Illustration of Blackstone’s BXDC IPO thesis: turning AI data center infrastructure into a public market real estate vehicle.
Blackstone Inc. filed with the SEC on April 10 to launch a $2 billion IPO for Blackstone Digital Infrastructure Trust, ticker BXDC, a new real estate investment trust structured to acquire income-generating data centers leased to hyperscale cloud providers. Goldman Sachs is leading the offering, with Citigroup and Morgan Stanley as co-leads and six additional banks – Barclays, Bank of America Securities, Deutsche Bank, J.P. Morgan, RBC Capital Markets, and Wells Fargo – completing the syndicate. Roadshow marketing could begin as early as this month.
Why It Matters
BXDC launches as a “blind pool” vehicle – it holds no data center assets yet – which means investors are backing Blackstone’s sourcing ability rather than an existing portfolio.
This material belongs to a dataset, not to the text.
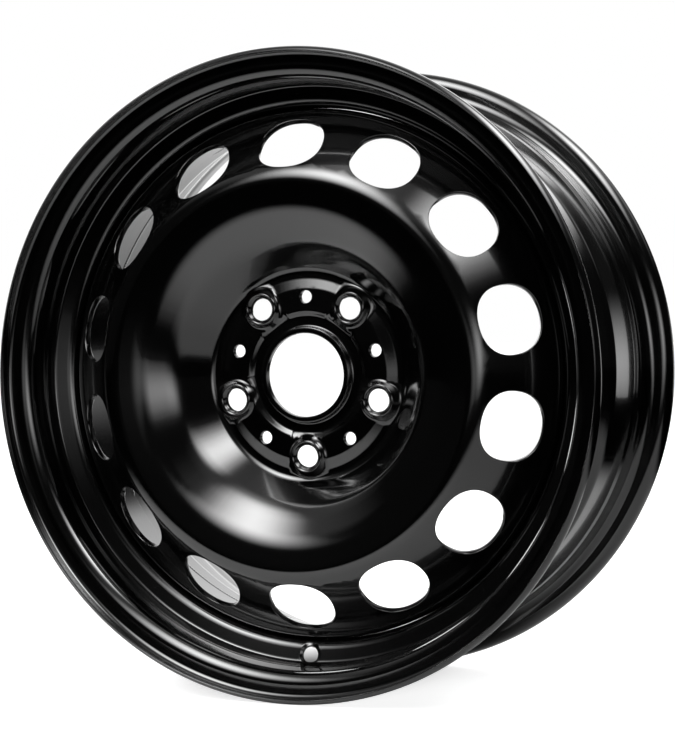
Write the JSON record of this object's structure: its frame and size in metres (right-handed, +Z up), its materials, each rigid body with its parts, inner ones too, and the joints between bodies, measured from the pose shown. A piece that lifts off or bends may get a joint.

The REIT will target newly built facilities valued between $250 million and $1.5 billion each, leased to investment-grade tenants on long-term contracts with automatic 2–3% annual rent increases and projected yields of 5.75% to 7% or more. Blackstone estimates the total stabilized addressable market at $1 trillion over five years. For the AI business sector, the filing signals that Wall Street is shifting from backing AI software companies to financializing the physical compute layer that makes those companies possible – a structural move with long-term implications for power grids, land markets, and institutional capital flows.
What’s Next
Blackstone manages $1.3 trillion in alternative assets, giving BXDC a deal flow advantage no competing REIT can match at launch. If the IPO closes at the $2 billion target, the trust will rank among the largest data center-focused public vehicles launched since the AI infrastructure boom began in 2023. The timing is deliberate: hyperscalers are committing to multi-year capacity contracts faster than they can build facilities, creating a predictable revenue stream that fits the REIT structure cleanly. Regulatory scrutiny remains a risk – the SEC has increased its attention on blind-pool vehicles since 2024 – but Blackstone’s infrastructure track record provides strong institutional credibility.
Whether BXDC succeeds or not, its filing establishes a template for converting AI compute demand into publicly tradeable, fixed-income-adjacent assets. Pension funds and sovereign wealth funds that cannot invest in private equity will now have a mechanism to participate in the AI infrastructure buildout through public markets.